Salesforce.com, Inc., threatened to leave Indiana in protest against that state’s Religious Freedom Restoration Act (RFRA), claiming it legitimized discrimination. In an ironic twist of fate, Salesforce.com is now being sued… for discrimination.
RFRAs affirm the right of people of faith to live their lives—and if business owners, to run their business—according to their sincerely held religious beliefs. LGBT activists have demonized RFRAs, claiming they give a license to discriminate.
In reality, there appears not to be any reported instances of RFRAs being used to discriminate. Instead, a RFRA successfully protected Hobby Lobby and other Christian-owned businesses from having to provide abortion-related products and services to their employees, and would also, for example, protect a Christian baker who declined to bake a customized wedding cake that conveys a message celebrating same-sex marriage.

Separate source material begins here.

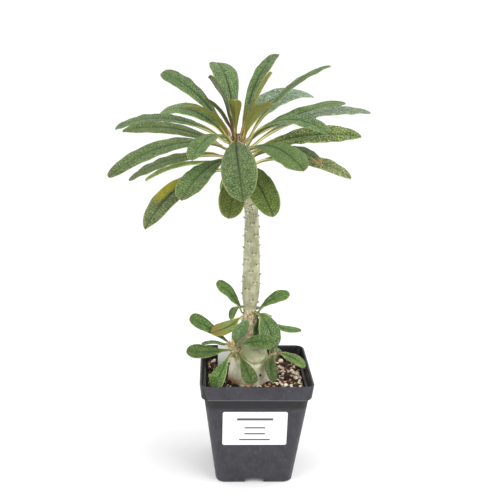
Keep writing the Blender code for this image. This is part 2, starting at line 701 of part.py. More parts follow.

Notwithstanding all the evidence to the contrary, Salesforce.com claimed that Indiana’s RFRA would result in discrimination and threatened to pull out of the Hoosier State. The San Francisco-based Salesforce.com has 1,400 employees in California.
Now, Salesforce.com is being sued by two employees, for both sex discrimination and race discrimination.

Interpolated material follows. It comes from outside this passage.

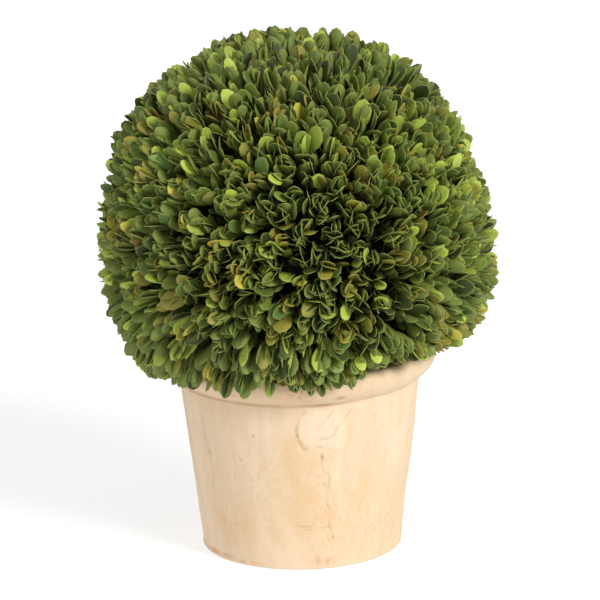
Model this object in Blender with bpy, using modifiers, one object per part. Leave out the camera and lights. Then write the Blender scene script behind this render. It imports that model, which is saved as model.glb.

Maria Boyd and Tanya Blackwell are both minority women employed by Salesforce.com. Boyd is Puerto Rican, and Blackwell is black. They first filed complaints with the U.S. Equal Employment Opportunity Commission (EEOC), and now have filed a federal lawsuit in the U.S. District Court for the Southern District of Indiana.
The women are suing for damages for “wages, benefits, compensation, and other monetary loss suffered.”